The implementation agencies that were processing the applications were really slow. They had basically almost no commitment to turnaround times. So you would submit an application and it would drag, and it would drag, so the estate agents didn’t want to touch applications linked to Flisp. The banks – we found that some of them advised their clients to apply for a subsidy. If you lived outside the Western Cape you could not apply for a retrospective Flisp application, only the Western Cape and KZN [could]. So it meant that if you didn’t know about a subsidy, or you tried to apply too late, they would deny that subsidy.
As from the 1st of April, you can apply retrospectively for Flisp subsidies. The date hasn’t been set yet, but your income at the date when you applied or when you took transfer should not be more than R22 000. Flisp has always been a very difficult thing to get access to. We recently negotiated a memorandum of understanding with the National Housing Finance Corporation, NHFC, the biggest implementation agency, almost like the distribution agency for Flisp countrywide. You also get the Department of Human Settlements in the Western Cape, and they kind of control the Flisp applications in the Western Cape.
Now, luckily NHFC has jacked up their game quite a lot. They now have an online application process, where you can go online. We tested it recently with the NHFC, where you get a message and an update as to where your application is progressing.
In the past people didn’t know about Flisp, and when they actually wanted to apply there was nobody to assist them. It’s quite a difficult thing to process your application, and then also submit your application. Then it was like almost your application got lost in a deep, dark hole because nobody gave you feedback.
Luckily that has changed now, big time, since the applications went online.
FIFI PETERS: So, other than the criterion of an income bracket R3 501 up to R22 000, and also the criteria in which you should have a financial dependant with you and be a South African citizen. Are there no other criteria that one needs to be mindful of in applying for Flisp?
MEYER DE WAAL: Well, it’s only [that] your finance must be approved. However, now I’ve got to bring this caveat in again. If you go to one of the existing banks, as I just mentioned, they already have the process of …….6:35 in place. And most of the banks are already on the approved list of suppliers.
However, I think the notification by the minister came a little too early for all the implementation agencies, like the NHFC and the Department of Human Settlements to have their plan of action in place. I reasonably spoke to one of the representatives of the NHFC, who told me that they only now had started with a two-month campaign to actually find a solution – or a protocol, rather – for institutions applying to them to say, ‘I want to be one of those suppliers – an unsecured loan, pension bank loan, or employee benefit – I would like to be on your list of approval’.
Obviously they’re not going to give this subsidy for any type of loan unless you have been vetted and pre-approved by the NHFC or the Department of Human Settlements. So we do find there’s going to be a lag in between for a two-month period, and then they’re only going to roll out the plan of action to get people to onboard or companies to onboard to apply for that. So there’s going to be a lag.

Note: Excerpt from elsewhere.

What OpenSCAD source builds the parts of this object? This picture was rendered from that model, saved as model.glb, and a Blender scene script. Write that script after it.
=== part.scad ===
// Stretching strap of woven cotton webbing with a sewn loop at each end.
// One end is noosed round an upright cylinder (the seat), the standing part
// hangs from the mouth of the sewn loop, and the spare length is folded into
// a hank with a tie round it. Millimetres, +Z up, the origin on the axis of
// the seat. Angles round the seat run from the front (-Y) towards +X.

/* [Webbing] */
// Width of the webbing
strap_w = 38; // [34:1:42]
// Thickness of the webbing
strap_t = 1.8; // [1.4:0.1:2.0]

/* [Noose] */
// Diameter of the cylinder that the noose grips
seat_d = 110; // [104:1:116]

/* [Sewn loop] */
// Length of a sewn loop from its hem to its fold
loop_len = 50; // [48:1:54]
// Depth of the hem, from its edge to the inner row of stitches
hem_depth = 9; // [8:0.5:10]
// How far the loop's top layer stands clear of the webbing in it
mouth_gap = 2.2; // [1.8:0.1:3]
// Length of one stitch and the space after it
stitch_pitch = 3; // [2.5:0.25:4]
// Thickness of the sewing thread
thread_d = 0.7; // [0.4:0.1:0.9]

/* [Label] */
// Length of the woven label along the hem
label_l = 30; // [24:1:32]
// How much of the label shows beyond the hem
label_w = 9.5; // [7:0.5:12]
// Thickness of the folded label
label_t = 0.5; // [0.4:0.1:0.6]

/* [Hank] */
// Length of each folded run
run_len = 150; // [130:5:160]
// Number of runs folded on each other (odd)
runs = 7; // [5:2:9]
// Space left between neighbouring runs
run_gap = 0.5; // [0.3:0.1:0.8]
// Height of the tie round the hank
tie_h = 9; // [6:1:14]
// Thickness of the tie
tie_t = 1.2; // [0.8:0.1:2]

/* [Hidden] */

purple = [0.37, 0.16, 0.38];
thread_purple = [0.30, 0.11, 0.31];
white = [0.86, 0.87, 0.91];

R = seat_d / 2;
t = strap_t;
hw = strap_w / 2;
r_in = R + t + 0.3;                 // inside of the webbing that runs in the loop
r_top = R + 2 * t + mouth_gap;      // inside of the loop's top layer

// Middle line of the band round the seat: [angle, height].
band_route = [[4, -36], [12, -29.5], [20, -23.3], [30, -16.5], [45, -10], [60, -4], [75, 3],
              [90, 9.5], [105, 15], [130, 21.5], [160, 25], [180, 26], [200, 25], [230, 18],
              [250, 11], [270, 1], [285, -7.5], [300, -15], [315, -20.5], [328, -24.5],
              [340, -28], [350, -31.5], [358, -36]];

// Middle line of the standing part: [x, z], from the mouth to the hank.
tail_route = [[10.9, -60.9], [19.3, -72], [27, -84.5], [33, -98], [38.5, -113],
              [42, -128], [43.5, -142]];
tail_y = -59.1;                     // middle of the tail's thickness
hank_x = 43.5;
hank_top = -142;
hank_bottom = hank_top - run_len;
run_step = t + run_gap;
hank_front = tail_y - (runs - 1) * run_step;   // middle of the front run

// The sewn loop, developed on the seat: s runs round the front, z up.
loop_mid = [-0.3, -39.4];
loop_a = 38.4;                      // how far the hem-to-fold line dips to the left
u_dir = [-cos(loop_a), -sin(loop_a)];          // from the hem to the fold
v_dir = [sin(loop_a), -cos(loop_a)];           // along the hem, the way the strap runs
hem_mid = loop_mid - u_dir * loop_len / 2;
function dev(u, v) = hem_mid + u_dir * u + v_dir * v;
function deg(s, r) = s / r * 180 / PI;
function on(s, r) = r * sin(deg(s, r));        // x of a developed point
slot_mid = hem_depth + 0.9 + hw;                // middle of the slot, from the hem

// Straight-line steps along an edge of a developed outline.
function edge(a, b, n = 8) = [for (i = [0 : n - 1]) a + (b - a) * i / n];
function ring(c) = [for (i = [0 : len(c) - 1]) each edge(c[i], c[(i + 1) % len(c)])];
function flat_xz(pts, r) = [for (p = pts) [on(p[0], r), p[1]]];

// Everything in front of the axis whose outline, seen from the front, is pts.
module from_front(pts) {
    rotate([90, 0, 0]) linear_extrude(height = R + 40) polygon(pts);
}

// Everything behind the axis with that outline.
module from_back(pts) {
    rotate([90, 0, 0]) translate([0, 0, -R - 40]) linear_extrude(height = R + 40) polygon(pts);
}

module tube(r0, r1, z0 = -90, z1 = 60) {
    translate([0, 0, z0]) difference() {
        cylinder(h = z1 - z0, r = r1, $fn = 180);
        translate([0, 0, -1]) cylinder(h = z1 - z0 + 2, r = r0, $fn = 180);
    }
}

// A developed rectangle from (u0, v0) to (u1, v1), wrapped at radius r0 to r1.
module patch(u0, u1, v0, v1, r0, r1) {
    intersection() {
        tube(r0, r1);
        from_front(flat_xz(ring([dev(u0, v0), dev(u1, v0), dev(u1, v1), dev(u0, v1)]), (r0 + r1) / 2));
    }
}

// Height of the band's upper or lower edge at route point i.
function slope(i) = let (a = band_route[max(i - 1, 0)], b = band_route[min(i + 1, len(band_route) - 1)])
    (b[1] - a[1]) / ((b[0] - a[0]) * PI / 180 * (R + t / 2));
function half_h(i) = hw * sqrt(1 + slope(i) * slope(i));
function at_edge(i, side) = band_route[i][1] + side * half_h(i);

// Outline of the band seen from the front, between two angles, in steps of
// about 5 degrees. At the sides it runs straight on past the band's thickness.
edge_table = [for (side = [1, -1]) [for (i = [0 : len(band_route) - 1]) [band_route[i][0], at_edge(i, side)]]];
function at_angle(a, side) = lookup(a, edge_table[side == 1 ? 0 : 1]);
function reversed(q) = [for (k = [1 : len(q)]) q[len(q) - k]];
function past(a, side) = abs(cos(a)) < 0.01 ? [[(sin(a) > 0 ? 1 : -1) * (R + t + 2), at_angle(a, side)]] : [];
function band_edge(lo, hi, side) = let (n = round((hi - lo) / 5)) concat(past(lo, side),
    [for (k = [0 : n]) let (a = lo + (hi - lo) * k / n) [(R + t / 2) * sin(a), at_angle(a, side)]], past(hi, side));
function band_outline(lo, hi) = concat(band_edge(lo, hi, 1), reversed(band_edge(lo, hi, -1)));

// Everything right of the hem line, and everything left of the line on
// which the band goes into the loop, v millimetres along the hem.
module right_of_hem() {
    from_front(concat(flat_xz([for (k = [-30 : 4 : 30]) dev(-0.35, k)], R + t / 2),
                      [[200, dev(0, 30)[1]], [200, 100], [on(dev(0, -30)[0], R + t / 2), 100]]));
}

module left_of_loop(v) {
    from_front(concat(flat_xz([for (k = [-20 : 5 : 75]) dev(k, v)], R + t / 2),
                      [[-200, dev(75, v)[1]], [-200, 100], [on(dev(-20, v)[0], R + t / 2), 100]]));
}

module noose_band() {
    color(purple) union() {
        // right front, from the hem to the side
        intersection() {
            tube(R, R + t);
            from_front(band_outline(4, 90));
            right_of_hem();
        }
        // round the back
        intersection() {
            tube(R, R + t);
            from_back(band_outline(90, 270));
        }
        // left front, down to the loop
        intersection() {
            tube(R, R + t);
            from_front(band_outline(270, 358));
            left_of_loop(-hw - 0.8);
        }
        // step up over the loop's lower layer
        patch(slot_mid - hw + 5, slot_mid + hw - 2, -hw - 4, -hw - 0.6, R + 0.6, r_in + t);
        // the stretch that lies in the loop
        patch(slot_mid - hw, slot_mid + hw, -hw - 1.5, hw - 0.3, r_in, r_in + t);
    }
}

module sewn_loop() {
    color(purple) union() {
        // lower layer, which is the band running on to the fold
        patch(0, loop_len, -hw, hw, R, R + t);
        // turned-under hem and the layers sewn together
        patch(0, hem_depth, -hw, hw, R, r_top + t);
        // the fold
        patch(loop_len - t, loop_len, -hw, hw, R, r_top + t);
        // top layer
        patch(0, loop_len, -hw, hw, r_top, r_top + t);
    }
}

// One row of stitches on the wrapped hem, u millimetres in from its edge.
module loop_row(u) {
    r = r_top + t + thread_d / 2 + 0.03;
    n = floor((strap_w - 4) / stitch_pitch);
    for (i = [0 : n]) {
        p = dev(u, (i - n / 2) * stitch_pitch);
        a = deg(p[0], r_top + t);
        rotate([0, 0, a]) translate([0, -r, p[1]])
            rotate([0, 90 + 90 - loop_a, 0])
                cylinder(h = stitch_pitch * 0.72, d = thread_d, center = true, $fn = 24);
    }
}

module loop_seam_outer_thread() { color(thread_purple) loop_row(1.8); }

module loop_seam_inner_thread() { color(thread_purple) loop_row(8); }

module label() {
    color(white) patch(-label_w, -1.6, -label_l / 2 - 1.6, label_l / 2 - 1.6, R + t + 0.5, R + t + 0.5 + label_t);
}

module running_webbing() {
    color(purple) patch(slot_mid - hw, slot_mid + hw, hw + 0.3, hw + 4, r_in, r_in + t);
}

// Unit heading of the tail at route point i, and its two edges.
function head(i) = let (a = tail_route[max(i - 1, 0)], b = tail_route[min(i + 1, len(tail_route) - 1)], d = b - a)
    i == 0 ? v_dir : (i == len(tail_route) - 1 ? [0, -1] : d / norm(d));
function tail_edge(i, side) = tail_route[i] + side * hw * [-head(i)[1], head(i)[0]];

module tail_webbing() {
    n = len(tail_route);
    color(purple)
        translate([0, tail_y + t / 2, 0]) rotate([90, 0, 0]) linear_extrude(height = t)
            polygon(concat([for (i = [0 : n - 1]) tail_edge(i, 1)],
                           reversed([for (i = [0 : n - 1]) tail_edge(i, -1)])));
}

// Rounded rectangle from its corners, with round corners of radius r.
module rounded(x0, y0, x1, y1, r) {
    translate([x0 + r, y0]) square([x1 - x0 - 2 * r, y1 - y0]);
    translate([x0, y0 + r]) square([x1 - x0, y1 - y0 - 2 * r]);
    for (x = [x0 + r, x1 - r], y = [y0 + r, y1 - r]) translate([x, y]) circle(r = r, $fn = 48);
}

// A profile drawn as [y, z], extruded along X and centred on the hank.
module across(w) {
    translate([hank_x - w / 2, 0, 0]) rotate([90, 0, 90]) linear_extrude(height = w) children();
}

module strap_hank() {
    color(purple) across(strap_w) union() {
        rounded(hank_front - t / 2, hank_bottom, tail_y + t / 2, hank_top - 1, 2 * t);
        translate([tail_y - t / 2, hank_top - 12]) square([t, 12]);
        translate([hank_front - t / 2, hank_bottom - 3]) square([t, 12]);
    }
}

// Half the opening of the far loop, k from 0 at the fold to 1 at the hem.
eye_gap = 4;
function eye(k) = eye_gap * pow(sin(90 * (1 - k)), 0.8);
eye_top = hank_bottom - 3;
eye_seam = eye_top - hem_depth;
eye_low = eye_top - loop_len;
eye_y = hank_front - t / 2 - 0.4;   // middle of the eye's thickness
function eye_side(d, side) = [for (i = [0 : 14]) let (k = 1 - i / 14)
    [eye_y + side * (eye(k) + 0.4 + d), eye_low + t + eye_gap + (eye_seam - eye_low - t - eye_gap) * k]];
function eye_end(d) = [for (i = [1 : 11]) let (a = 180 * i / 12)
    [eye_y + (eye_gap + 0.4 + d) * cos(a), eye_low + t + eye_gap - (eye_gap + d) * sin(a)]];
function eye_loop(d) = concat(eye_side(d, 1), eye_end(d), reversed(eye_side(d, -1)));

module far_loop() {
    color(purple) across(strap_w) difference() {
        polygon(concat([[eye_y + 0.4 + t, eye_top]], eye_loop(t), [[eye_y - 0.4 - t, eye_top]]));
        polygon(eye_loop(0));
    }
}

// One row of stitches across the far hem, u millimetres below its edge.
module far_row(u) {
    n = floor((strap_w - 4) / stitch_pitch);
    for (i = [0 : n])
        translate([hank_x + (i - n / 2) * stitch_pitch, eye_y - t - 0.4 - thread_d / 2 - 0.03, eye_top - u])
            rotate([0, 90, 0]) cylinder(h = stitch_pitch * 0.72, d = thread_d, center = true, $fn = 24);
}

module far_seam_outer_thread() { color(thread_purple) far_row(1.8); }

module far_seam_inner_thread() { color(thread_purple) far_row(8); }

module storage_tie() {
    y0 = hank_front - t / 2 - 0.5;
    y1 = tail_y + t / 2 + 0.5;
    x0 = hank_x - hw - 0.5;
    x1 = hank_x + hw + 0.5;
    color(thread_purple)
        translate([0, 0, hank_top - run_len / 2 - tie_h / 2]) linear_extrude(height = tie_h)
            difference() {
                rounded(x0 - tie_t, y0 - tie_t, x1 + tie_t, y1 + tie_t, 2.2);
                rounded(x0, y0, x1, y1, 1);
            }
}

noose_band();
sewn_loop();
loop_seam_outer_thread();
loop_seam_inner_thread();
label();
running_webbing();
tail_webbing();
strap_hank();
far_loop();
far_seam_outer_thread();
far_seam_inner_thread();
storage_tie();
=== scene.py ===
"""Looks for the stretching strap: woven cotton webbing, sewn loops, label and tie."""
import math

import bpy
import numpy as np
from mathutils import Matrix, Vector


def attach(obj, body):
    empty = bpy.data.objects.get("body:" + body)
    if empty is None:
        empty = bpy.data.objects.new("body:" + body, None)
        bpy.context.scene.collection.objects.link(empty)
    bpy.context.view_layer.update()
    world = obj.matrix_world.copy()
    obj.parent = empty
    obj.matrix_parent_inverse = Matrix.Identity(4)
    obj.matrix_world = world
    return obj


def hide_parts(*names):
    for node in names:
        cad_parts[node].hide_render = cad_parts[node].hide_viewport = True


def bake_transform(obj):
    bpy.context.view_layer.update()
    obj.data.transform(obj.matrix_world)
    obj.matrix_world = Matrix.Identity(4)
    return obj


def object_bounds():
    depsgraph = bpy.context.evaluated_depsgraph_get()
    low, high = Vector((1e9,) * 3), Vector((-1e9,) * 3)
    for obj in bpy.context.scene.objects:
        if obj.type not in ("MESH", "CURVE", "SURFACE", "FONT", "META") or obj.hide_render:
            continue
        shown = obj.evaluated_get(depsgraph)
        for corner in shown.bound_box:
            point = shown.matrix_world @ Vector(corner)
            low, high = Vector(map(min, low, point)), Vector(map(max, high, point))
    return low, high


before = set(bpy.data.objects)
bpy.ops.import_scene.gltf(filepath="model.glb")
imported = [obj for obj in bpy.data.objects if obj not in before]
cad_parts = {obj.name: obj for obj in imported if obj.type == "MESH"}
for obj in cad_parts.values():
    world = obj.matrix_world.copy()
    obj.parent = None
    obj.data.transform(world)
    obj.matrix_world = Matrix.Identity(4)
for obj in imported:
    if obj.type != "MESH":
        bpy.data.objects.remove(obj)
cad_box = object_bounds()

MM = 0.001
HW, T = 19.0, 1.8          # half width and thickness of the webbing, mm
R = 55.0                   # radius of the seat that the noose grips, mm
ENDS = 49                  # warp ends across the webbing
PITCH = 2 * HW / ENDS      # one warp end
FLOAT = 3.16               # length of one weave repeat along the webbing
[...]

What we however propose at the moment is to start checking your credit score, checking your affordability [so] that you know that you can actually receive this subsidy. We actually went one step ahead and we know that, in terms of the policy, the NHFC must give you a certificate to indicate this is a subsidy that you can qualify for, because imagine if you are a first-time buyer and you’ve got a Flisp certificate or a voucher in your pocket, or in your hand when you go and apply for a loan, you’ll know that ‘I’ve got a R50 000 or R80 000 deposit already,’ and you can use this towards a reduction of your loan, which makes your loan-to-value much better, which gives you a better negotiation on interest rates.
We’ve already developed a service through the Flisp website, where you can go online, put in your income, and it takes you through very few questions to actually say, ‘Congratulations, you have met all the criteria, and therefore you can now receive your Flisp certificate’. They still need to validate it with all the checks and balances of the government, because they have access to the back-end to check with, for example, the Department of Inland Affairs, Home Affairs, and also check that your income and expenses are actually correct and that you don’t earn too much, and that you do also do have the financial dependants – that you are not fabricating financial dependants – because it’s critical that you meet all the criteria.
So there are couple of levels where you have a light check and then you have a full validation at the end.
FIFI PETERS: I suppose you could also use the subsidy that you get for the transfer fees or the bond costs – or not?
MEYER DE WAAL: Well, this is another amazing [thing]. I’ve been fighting with the NHFC for the last three, four years. They said to me, ‘Meyer, this is the policy and we are not going to change our policy, because policy is policy’. We fought tooth and nail to get that. I was so elated when the policy changes came through on April 1. Previously it was only in the Western Cape where you could get access, and also the sponsorship, one can call it, from the Flisp subsidy to pay your transfer and legal fees.
Now, this has been opened up to the entire South Africa, but every first-time buyer can use the subsidy as part of legal fees, which is really fantastic, because a lot of people don’t have that money in a savings account and buy a property and arrive at the attorney’s door and, ‘Oh, [I’ve] got to pay my legal fees, and I didn’t budget for that’. People rush out and take unsecured loans, and that sinks their application for finance again, because now they’ve become overburdened with debt.
So this is really amazing that you can now also use the ……10:32 fees and cover that under the Flisp subsidies.
FIFI PETERS: Meyer, thanks so much for that informed description of Flisp; quite extensive as well, in terms of enabling our understanding. But we’ll leave it there, sir. Meyer de Waal is attorney at MDW Incorporated.